レクサス渾身のターボエンジン
今回試乗したのは注目のターボモデルで、一般道から高速道路、山岳路まで幅広いステージで乗ることができた。筒内直噴と吸気ポート噴射の2つのインジェクターを搭載した2.0L直噴ツインスクロールターボは、技術的にはもちろん、「お金の掛かっている」エンジンで、238ps/4800-5600rpm、最大トルクは350Nm/1650-4000rpm、2WD車の燃費は12.8km/Lになる。
車両重量は「Fスポーツ」で1.8tに達するため、体感的には過給が始まっても驚くほどパワフルではない。もちろん、遅いわけではなく、フル乗車でロングドライブに出かけてもパワー不足を実感することはあまりないはずだ。

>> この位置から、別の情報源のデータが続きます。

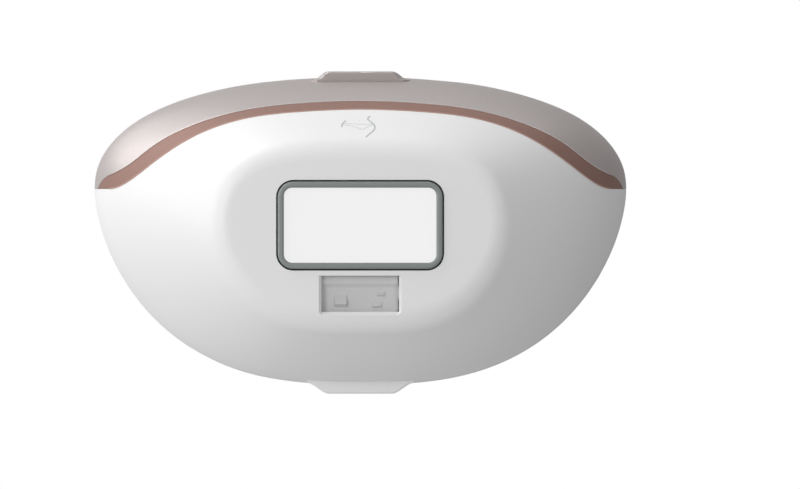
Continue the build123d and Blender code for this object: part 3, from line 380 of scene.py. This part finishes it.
# ---------------------------------------------------------------------- stage
FLOOR_SIZE = 4.0
FLOOR_GAP = 0.0001           # the sheet lies this far under the device
FLOOR_REACH = 0.07           # the glow changes from -reach to +reach along X
FLOOR_GLOW = (0.69, 0.34)    # left and right
SKY_REACH = 1.0
SKY_GLOW = (0.61, 0.21)
SENSOR_WIDTH = 36
VIEW_WIDTH = 0.1275          # metres across the view at the light window
VIEW_DISTANCE = 3.6
VIEW_CENTRE = (6.35 * MM, -3.07 * MM)
# name, place, size and power of each soft light
LIGHTS = [
    ("left", (-1.2, -0.25, 0.15), (0.5, 0.5), 2.4),
    ("front_left", (-0.7, -1.1, 0.15), (0.4, 0.4), 4.1),
    ("front_right", (0.75, -1.2, 0.55), (0.4, 0.4), 2.4),
    ("top_left", (-0.6, -0.1, 1.1), (0.5, 0.5), 4.5),
    ("top_wide", (0.0, 0.3, 1.2), (1.4, 0.6), 2.2),
    ("side_high", (-1.1, 0.35, 0.75), (0.7, 0.7), 2.5),
    ("rim_left", (-0.85, 0.9, 0.9), (0.9, 0.7), 1.6),
]


def glow(nodes, links, place, reach, levels):
    """Brightness that changes from left to right; the camera sees plain white."""
    axes = nodes.new("ShaderNodeSeparateXYZ")
    links.new(place, axes.inputs["Vector"])
    across = nodes.new("ShaderNodeMapRange")
    across.inputs["From Min"].default_value = -reach
    across.inputs["From Max"].default_value = reach
    across.inputs["To Min"].default_value = levels[0]
    across.inputs["To Max"].default_value = levels[1]
    links.new(axes.outputs["X"], across.inputs["Value"])
    path = nodes.new("ShaderNodeLightPath")
    level = nodes.new("ShaderNodeMapRange")
    level.inputs["To Max"].default_value = 1.0
    links.new(path.outputs["Is Camera Ray"], level.inputs["Value"])
    links.new(across.outputs["Result"], level.inputs["To Min"])
    return level.outputs["Result"]


def floor():
    """Glowing white sheet under the device, clear when seen from below."""
    low, _ = cad_box
    z = low[2] - FLOOR_GAP
    turns = ((-1, -1), (1, -1), (1, 1), (-1, 1))
    corners = [(x * FLOOR_SIZE, y * FLOOR_SIZE, z) for x, y in turns]
    mesh = bpy.data.meshes.new("floor")
    mesh.from_pydata(corners, [], [(0, 1, 2, 3)])
    sheet = bpy.data.objects.new("floor", mesh)
    bpy.context.collection.objects.link(sheet)
    paint = bpy.data.materials.new("pale_floor")
    paint.use_nodes = True
    nodes, links = paint.node_tree.nodes, paint.node_tree.links
    nodes.clear()
    surface = nodes.new("ShaderNodeNewGeometry")
    emission = nodes.new("ShaderNodeEmission")
    brightness = glow(nodes, links, surface.outputs["Position"], FLOOR_REACH, FLOOR_GLOW)
    links.new(brightness, emission.inputs["Strength"])
    clear = nodes.new("ShaderNodeBsdfTransparent")
    sides = nodes.new("ShaderNodeMixShader")
    links.new(surface.outputs["Backfacing"], sides.inputs["Fac"])
    links.new(emission.outputs["Emission"], sides.inputs[1])
    links.new(clear.outputs["BSDF"], sides.inputs[2])
    output = nodes.new("ShaderNodeOutputMaterial")
    links.new(sides.outputs["Shader"], output.inputs["Surface"])
    mesh.materials.append(paint)


def world():
    """Soft white surroundings, brighter on the left."""
    sky = bpy.data.worlds.new("studio")
    bpy.context.scene.world = sky
    sky.use_nodes = True
    nodes, links = sky.node_tree.nodes, sky.node_tree.links
    place = nodes.new("ShaderNodeTexCoord").outputs["Generated"]
    background = nodes["Background"]
    background.inputs["Color"].default_value = (1, 1, 1, 1)
    links.new(glow(nodes, links, place, SKY_REACH, SKY_GLOW), background.inputs["Strength"])


def area_light(name, place, size, power):
    """Soft rectangular light aimed at the head."""
    light = bpy.data.lights.new(name, "AREA")
    light.shape = "RECTANGLE"
    light.size, light.size_y = size
    light.energy = power
    lamp = bpy.data.objects.new(name, light)
    bpy.context.collection.objects.link(lamp)
    lamp.location = place
    aim = -lamp.location
    lamp.rotation_euler = aim.to_track_quat("-Z", "Y").to_euler()


def camera():
    """Long lens, square on to the light window."""
    lens = bpy.data.cameras.new("camera")
    lens.sensor_width = SENSOR_WIDTH
    lens.lens = SENSOR_WIDTH * VIEW_DISTANCE / VIEW_WIDTH
    eye = bpy.data.objects.new("camera", lens)
    bpy.context.collection.objects.link(eye)
    eye.location = (VIEW_CENTRE[0], -VIEW_DISTANCE, VIEW_CENTRE[1])
    eye.rotation_euler = (math.pi / 2, 0, 0)
    bpy.context.scene.camera = eye


floor()
world()
for light in LIGHTS:
    area_light(*light)
camera()
bpy.context.scene.view_settings.view_transform = "Standard"
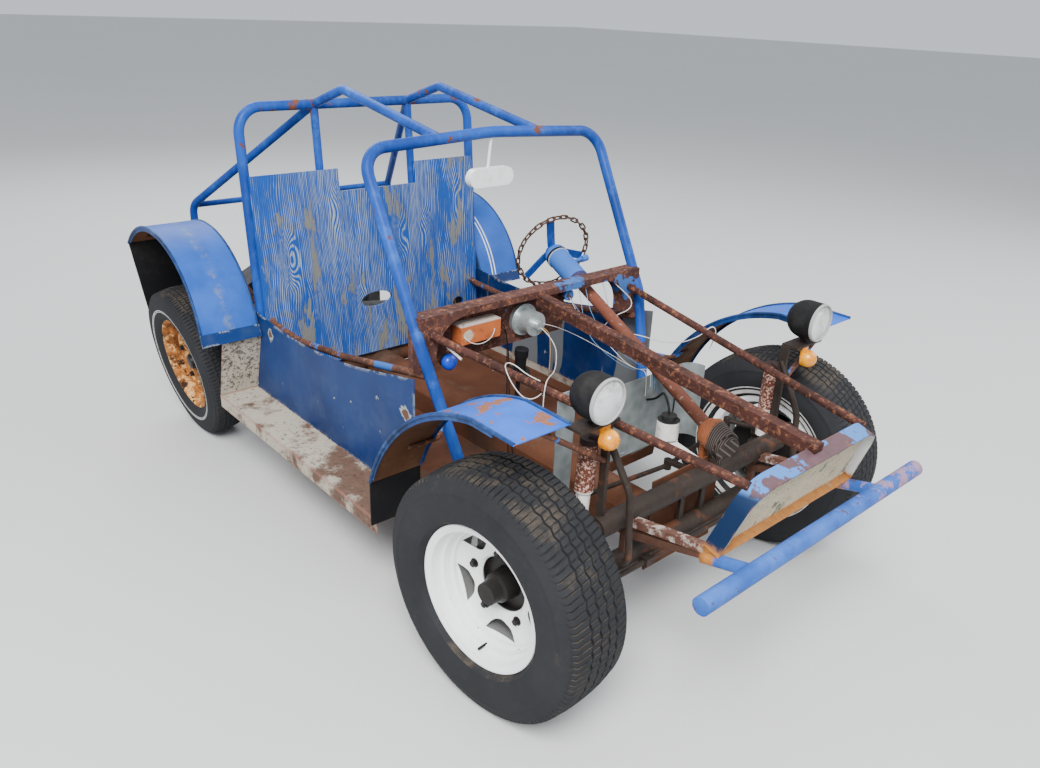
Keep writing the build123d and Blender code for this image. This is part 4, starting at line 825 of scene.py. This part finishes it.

急な登り坂でもドライブモードセレクトスイッチを「SPORT」にすれば、アクセルレスポンスが鋭くなり、「NORMAL」でも日本の速度域ならたいていのシーンで過不足のない走りを披露してくれるだろう。さらに、試乗車にはパドルシフトが装備されていたからワインディングや高速道路でも重宝した。
「ECO」モードでも街中や郊外路で流れに乗る程度なら十分だが、合流時やアップダウンのある高速道路での登坂路では少し物足りなさを感じさせる。
パワフル系ターボではないものの、ドライブモードセレクトスイッチで自在に加速フィールを選べるからエコも走りも楽しみたい欲張り派にもある程度応えてくれるエンジンといえる。
パワートレーンでいえば、トランスミッションは6ATに「とどまる」が、こちらもシフトフィール的には過不足ないというところ。ただし、イヴォークがZF製の9AT、ボルボがXC60などにアイシン製の8ATを搭載していることを考えると、レクサスNXのアイシン製6ATというのはプレミアムSUVとしては少々寂しいところ。
6速から8速に多段化することでどれくらい燃費が上がるのか、エンジンへのこだわりと比べると差は感じるところだが、重量増やコスト面でどう見合うのか、気になる点ではある。